> DATA PROVIDED:

◇ ◇ ◇

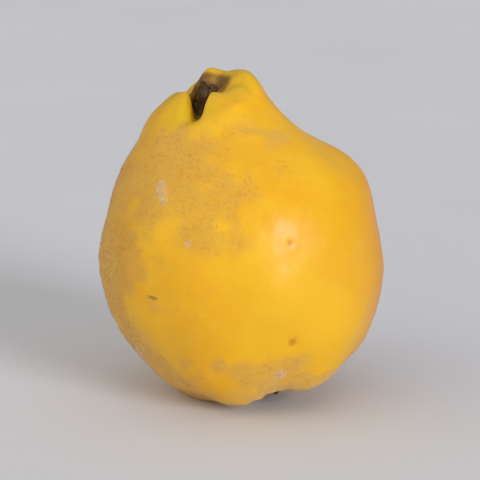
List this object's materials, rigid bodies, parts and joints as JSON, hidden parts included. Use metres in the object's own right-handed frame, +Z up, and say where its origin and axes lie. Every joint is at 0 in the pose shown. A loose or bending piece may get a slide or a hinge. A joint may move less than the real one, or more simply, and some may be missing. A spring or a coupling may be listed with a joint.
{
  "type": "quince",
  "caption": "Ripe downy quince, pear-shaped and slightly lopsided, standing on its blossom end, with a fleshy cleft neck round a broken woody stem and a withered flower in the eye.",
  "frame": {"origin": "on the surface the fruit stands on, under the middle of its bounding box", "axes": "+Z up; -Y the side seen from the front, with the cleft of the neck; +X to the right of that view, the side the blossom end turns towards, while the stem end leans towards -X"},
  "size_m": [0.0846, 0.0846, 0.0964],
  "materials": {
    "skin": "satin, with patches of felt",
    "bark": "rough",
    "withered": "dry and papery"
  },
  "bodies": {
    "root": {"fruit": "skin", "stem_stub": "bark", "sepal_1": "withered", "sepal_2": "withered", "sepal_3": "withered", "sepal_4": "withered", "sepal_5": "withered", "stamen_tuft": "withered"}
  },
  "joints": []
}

◇ ◇ ◇

Give back the whole listing, word for word.

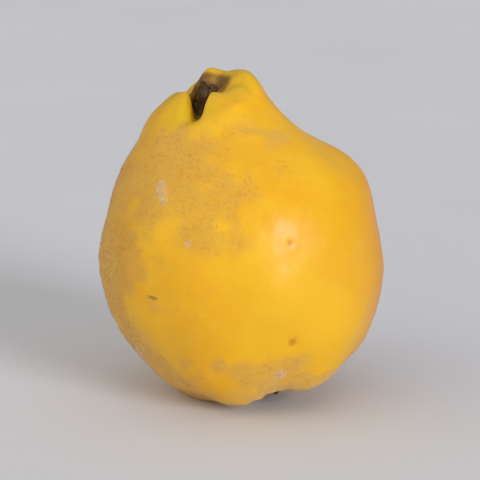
List this object's materials, rigid bodies, parts and joints as JSON, hidden parts included. Use metres in the object's own right-handed frame, +Z up, and say where its origin and axes lie. Every joint is at 0 in the pose shown. A loose or bending piece may get a slide or a hinge. A joint may move less than the real one, or more simply, and some may be missing. A spring or a coupling may be listed with a joint.
{
  "type": "quince",
  "caption": "Ripe downy quince, pear-shaped and slightly lopsided, standing on its blossom end, with a fleshy cleft neck round a broken woody stem and a withered flower in the eye.",
  "frame": {"origin": "on the surface the fruit stands on, under the middle of its bounding box", "axes": "+Z up; -Y the side seen from the front, with the cleft of the neck; +X to the right of that view, the side the blossom end turns towards, while the stem end leans towards -X"},
  "size_m": [0.0846, 0.0846, 0.0964],
  "materials": {
    "skin": "satin, with patches of felt",
    "bark": "rough",
    "withered": "dry and papery"
  },
  "bodies": {
    "root": {"fruit": "skin", "stem_stub": "bark", "sepal_1": "withered", "sepal_2": "withered", "sepal_3": "withered", "sepal_4": "withered", "sepal_5": "withered", "stamen_tuft": "withered"}
  },
  "joints": []
}